In the blanket, scientists have metal “islands” that border each other. When relaxed, the islands are bunched together to reflect and trap heat, but when stretch the islands spread out to allow heat to escape.

One of the researchers collaborates on projects with the athletic apparel company Under Armour and this material has obvious applications in clothing, but the researchers also believe it can be used as insulating materials for buildings, material for tents, and also for thermal management of electronics.

“And those marathon runners who wrap themselves in space blankets might be able to type in a number on a garment-integrated user interface to achieve the desired level of thermal comfort, optimizing performance during races and recovery afterward,” the article added.

The research was recently published in Nature Communications. The abstract stated:

“Effective thermal management is critical for the operation of many modern technologies, such as electronic circuits, smart clothing, and building environment control systems.

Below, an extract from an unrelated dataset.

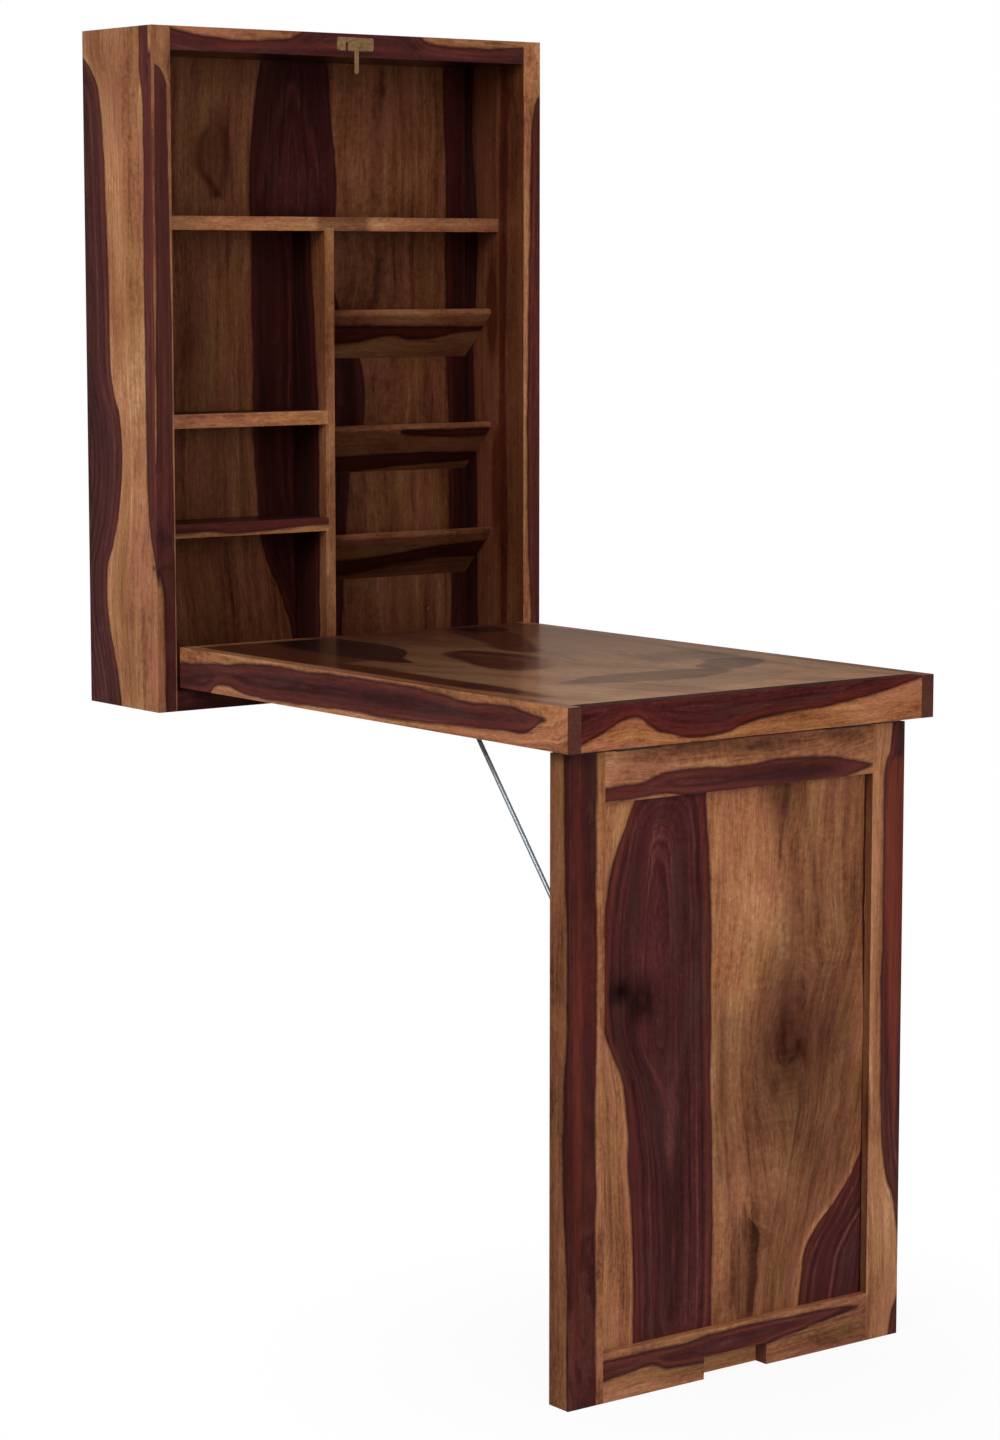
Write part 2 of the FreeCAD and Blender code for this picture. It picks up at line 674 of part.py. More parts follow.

By leveraging the static infrared-reflecting design of the space blanket and drawing inspiration from the dynamic color-changing ability of squid skin, we have developed a composite material with tunable thermoregulatory properties.

“Our material demonstrates an on/off switching ratio of ~25 for the transmittance, regulates a heat flux of ~36 W/m² with an estimated mechanical power input of ~3 W/m², and features a dynamic environmental setpoint temperature window of ~8 °C.

“Moreover, the composite can manage one fourth of the metabolic heat flux expected for a sedentary individual and can also modulate localized changes in a wearer’s body temperature by nearly 10-fold. Due to such functionality and associated figures of merit, our material may substantially reduce building energy consumption upon widespread deployment and adoption.”